In python, there is a strong convention to use snake_case for variable names. This means that variable names should be
lowercase,
with words separated by underscores. (This might not seem important, but it will make your life much easier.)
Variable Types
There are many different types of variables in python. Some of the most common are:
- Strings: Text data (
"hello"
,"123"
) - Integers: Whole numbers (
1
,2
,3
) - Arrays: Ordered sets of strings,integers, or similar to store multiple values (
[1, 2, 3]
,["a", "b", "c"]
)
Casting
You can convert between different types of variables using casting. In python, you can cast a variable to a string using
the str
function, an integer using the int
function, and an array using the list
function.
print(str(123))
print(int("123"))
print(list("abc"))
Concatenation
Concatenation is used to combine two strings. In python, you can concatenate two strings using the +
operator.
print("Hello" + "world")
If you try to concatenate a string and an integer, you will get an error. You can fix this by casting the integer to a string.
print("Hello" + str(123))
Comparisons
Comparisons are used to compare two values. In python, the most common comparisons are:
==
: Equal to!=
: Not equal to>
: Greater than<
: Less than
You can try these out in the interactive python shell.
print(1 == 1)
print(1 != 2)
print(1 < 2)
print(1 > 2)
Conditionals
NOTE you may find it easier to use a file and then run it using python filename.py
from here on.
Conditionals are used to run code based on whether a condition is true or false. In python, you can use the if
and else
keywords to create conditionals.
if server_url == "https://jobs.luhack.uk":
print("Correct URL")
else:
print("Incorrect URL")
Loops
Loops are used to run code multiple times. In python, you can use the for
keyword to create loops.
for i in range(5):
print(i)
Using Conditionals to Control Loops
You can use conditionals to control loops. In python, you can use the break
keyword to stop a loop, and the continue
keyword to skip the rest of the code in the loop and start the next iteration.
for i in range(5):
if i == 3:
break
print(i)
List Operations
As lists have an order, you can access individual elements using their index. The index starts at 0. (In computer science, we often start counting at 0, not 1.)
my_list = ["a", "b", "c"]
print(my_list[0])
You can also add elements to a list using the append
function.
my_list = ["a", "b", "c"]
my_list.append("d")
print(my_list)
You can also remove elements from a list using the remove
function.
my_list = ["a", "b", "c"]
my_list.remove("b")
print(my_list)
You can also count the number of elements in a list using the len
function.
my_list = ["a", "b", "c"]
print(len(my_list))
Strings to Lists
You can split a string into a list using the split
function.
my_string = "a,b,c"
my_list = my_string.split(",")
print(my_list)
Lists to Strings
You can join a list into a string using the join
function.
my_list = ["a", "b", "c"]
my_string = ",".join(my_list)
print(my_string)
Libraries
Sometimes you will need to use code that is not built into python. You can do this by importing a library. In python,
you can import a library using the import
keyword.
import random
print(random.randint(1, 10))
(Try running this code multiple times)
Dot Notation
You might notice that we use random.randint
instead of just randint
. This is because randint
is a function that
is part of the random
library. In python, you can access functions that are part of a library using dot notation.

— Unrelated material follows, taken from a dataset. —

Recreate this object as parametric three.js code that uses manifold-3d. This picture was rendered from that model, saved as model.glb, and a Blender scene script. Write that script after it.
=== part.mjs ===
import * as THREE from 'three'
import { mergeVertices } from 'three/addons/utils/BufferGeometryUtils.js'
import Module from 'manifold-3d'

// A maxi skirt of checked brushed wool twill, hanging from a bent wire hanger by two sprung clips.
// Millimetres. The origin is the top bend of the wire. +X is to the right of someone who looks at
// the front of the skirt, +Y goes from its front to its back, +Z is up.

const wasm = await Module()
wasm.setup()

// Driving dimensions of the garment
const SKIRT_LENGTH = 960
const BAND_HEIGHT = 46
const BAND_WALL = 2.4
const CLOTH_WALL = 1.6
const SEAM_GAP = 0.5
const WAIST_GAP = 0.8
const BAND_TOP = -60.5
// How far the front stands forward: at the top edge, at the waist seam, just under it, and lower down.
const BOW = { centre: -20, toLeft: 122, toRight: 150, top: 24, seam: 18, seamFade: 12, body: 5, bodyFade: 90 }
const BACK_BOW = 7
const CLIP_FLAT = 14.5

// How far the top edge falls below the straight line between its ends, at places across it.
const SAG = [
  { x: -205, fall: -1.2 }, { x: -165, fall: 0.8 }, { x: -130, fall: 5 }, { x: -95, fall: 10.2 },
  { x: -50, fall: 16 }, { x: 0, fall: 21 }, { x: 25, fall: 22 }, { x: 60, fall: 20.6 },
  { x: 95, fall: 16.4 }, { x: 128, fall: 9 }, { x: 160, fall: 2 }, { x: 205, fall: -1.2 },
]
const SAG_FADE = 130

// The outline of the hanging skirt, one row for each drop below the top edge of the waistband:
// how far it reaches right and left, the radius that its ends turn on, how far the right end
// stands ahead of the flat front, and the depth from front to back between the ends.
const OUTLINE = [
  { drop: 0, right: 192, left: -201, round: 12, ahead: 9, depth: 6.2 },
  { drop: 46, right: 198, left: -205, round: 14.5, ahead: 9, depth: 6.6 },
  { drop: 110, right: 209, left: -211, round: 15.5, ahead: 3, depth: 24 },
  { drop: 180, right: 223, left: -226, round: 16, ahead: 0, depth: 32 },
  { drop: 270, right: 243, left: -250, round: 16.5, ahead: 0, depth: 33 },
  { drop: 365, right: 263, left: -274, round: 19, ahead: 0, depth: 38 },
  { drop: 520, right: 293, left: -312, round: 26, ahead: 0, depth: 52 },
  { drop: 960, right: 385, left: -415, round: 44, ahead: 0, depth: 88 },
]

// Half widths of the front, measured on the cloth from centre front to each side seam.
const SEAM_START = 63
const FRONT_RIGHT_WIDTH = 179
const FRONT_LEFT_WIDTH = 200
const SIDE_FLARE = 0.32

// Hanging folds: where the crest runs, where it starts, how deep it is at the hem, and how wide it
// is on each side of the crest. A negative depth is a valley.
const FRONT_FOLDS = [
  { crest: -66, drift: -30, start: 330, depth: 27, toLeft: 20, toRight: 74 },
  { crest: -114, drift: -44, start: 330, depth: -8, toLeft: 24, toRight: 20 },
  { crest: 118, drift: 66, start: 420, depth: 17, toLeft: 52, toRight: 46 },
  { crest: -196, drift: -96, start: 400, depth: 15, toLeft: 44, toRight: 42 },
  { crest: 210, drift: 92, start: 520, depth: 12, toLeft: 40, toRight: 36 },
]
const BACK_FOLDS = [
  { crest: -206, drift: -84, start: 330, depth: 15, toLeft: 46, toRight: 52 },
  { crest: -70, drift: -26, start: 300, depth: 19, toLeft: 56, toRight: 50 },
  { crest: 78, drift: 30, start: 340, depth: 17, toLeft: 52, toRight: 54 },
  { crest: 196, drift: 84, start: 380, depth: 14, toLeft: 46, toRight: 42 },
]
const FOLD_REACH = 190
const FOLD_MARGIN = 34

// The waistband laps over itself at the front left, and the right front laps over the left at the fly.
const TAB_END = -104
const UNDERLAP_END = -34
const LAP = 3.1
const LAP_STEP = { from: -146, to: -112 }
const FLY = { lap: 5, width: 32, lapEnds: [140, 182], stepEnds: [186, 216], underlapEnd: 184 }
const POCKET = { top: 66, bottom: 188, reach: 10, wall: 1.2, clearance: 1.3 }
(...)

We will not be getting into this in this tutorial. We will give you the code you need to use, just take it as given for now.
Actually building a web scraper
Now that you know the basics of python, we can start building a web scraper. We will be using the requests
library to
find and then apply for jobs on LUHack’s job board.

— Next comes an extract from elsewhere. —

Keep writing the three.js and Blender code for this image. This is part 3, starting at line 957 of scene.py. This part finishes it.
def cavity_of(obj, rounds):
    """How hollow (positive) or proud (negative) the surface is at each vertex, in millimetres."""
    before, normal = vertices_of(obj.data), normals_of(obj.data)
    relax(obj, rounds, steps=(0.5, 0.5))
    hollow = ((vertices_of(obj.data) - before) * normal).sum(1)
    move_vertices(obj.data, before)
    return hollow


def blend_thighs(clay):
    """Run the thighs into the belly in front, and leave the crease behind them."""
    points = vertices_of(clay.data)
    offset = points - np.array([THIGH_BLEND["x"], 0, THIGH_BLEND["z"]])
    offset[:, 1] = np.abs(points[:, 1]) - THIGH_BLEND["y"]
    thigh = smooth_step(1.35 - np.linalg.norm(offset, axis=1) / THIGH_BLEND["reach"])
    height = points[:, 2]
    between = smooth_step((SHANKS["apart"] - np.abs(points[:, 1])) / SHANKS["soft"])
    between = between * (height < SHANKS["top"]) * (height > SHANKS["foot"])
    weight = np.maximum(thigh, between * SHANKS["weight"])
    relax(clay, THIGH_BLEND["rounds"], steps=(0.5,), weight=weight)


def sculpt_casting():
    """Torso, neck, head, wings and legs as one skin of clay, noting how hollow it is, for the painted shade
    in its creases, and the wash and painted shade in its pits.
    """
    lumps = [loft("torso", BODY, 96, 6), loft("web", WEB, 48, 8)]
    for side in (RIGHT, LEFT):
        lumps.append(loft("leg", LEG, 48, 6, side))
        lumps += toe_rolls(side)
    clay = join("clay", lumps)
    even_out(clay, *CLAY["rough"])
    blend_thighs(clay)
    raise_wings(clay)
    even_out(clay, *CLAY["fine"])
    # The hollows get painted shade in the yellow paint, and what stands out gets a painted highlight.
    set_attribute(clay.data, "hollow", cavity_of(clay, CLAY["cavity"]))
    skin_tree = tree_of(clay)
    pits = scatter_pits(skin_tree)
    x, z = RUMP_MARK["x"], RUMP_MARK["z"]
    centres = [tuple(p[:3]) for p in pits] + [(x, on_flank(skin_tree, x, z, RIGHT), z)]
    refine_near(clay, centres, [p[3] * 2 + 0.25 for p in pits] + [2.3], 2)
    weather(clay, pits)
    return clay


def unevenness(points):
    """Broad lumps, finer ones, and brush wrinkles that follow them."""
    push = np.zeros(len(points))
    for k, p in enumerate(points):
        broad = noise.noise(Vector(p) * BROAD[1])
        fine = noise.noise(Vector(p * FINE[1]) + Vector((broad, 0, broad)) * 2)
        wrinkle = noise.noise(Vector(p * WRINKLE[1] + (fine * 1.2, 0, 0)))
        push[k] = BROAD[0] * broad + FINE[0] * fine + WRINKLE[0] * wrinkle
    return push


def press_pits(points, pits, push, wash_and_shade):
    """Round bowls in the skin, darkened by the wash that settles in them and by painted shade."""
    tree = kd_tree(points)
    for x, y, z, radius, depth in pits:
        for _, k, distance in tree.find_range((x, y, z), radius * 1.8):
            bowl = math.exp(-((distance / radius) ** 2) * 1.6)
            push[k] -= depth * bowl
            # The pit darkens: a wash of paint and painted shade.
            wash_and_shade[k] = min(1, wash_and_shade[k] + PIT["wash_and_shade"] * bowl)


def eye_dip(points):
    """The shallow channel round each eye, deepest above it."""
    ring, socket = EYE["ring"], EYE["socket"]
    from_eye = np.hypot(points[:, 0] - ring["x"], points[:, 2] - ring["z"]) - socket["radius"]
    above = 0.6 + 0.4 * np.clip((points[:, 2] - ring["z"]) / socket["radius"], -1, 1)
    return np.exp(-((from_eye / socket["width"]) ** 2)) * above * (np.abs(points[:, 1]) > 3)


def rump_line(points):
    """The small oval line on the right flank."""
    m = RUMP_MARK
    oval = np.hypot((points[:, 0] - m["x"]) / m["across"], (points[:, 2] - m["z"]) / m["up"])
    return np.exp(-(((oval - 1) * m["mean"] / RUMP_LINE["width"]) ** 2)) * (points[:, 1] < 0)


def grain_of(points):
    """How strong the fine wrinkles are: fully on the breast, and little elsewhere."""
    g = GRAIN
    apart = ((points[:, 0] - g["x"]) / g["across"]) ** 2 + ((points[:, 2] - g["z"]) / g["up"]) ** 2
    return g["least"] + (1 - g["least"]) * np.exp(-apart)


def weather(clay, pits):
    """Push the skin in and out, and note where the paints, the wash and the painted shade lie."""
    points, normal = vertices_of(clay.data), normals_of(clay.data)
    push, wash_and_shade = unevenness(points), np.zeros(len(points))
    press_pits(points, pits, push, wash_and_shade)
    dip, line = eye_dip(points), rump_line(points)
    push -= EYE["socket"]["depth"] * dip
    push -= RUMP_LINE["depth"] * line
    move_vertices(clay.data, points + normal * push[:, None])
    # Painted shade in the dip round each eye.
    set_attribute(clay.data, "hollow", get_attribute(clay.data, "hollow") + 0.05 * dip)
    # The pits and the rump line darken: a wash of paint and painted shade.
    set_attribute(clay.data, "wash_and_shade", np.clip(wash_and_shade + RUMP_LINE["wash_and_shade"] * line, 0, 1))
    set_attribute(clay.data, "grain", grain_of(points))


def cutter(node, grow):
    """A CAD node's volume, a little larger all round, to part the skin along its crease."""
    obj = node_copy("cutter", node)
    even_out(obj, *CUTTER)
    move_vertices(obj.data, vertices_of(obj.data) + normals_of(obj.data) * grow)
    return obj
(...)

Installing the requests library
Most of the time the requests library is already installed. To check, run the following code in the interactive python shell.
import requests
If you get an error, you will need to install the requests library. You can do this by running the following command in the terminal.
pip install requests
Getting the job board
To get the job board, we will use the requests.get
function. This function takes a URL as an argument and returns a
response object.
import requests
server_url = "https://jobs.luhack.uk"
response = requests.get(server_url)
print(response.text)
# 200 means that the request was successful, 404 means that the page was not found, etc.
print(response.status_code)
View a job listing
Given that the first job is listed at https://jobs.luhack.uk/0
, what is the first job listed on the board?
Getting fields from the job listing
Job listings always return the same fields, in the same format.
title,company,location,salary
Print out the items as a list of strings. (The output will be returned to you as a single string.)
Going to an incorrect job listing
What happens if you go to https://jobs.luhack.uk/some/random/path
?
How many jobs?
Assuming that the jobs are listed at https://jobs.luhack.uk/0
, https://jobs.luhack.uk/1
, https://jobs.luhack.uk/2
,
etc.
How many jobs are there?
Applying for a job
To apply for a job, we need to send a POST request to the job listing. We will use the requests.post
function to do
this.
The server expects the data to be in the following format:
name,email,cv_url
import requests
server_url = "https://jobs.luhack.uk"
response = requests.post(server_url + "/0", data="John Doe,[email protected],http://example.com/john_doe_cv.pdf")
print(response.text)
Applying for all jobs
Now that you know how to apply for a job, can you apply for all the jobs on the job board?
Applying for only well paid jobs
Can you apply for only the jobs that pay more than £50,000?